V Resolution on training staff for the European Patent Office
Finally, as the last item of the negotiations the Main Committee approved without discussion the draft Resolution on training staff for the European Patent Office contained in M/37 which essentially provides for the formation of an Interim Committee responsible for the training and recruiting of examiners.
D Final remarks
Here a report closes which has, perhaps, been too detailed, but which has attempted to summarise in the space of scarcely one hour the results of three weeks of extensive negotiations. The report may also have succeeded in showing that, in spite of the multitude of individual problems, which were usually resolved, those parts of the Draft Convention and the Draft Implementing Regulations which were the subject of the Main Committee's deliberations have been retained without any substantial changes. This is a happy state of affairs and demonstrates how thoroughly the Drafts were prepared.

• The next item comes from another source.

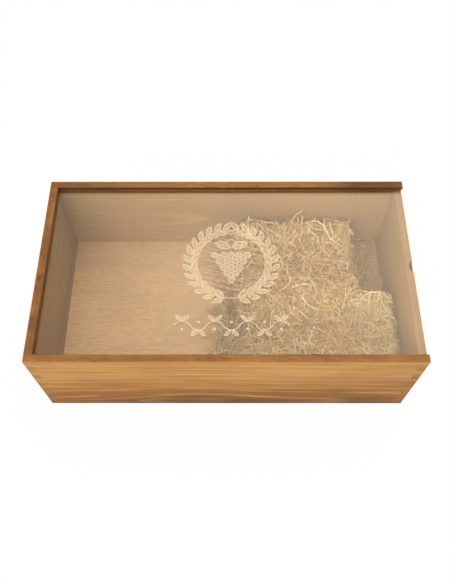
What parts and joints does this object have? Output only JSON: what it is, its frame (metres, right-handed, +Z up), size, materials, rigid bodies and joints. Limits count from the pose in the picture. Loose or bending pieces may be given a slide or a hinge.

The rapporteur feels he should not finish without paying tribute to the Chairman of the Main Committee, Dr. Kurt Haertel, for the efficient but gentle manner in which he has guided the negotiations, thus enabling the Main Committee to deal with such a multitude of problems. Main Committee I is also indebted to Mr. van Benthem, the indefatigable Chairman of Drafting Committee I, and his colleagues on that Committee, to the Secretariat staff, the interpreters and all the silent helpers whose selfless work has enabled the newly completed Drafts to be submitted today to the Committee of the Whole.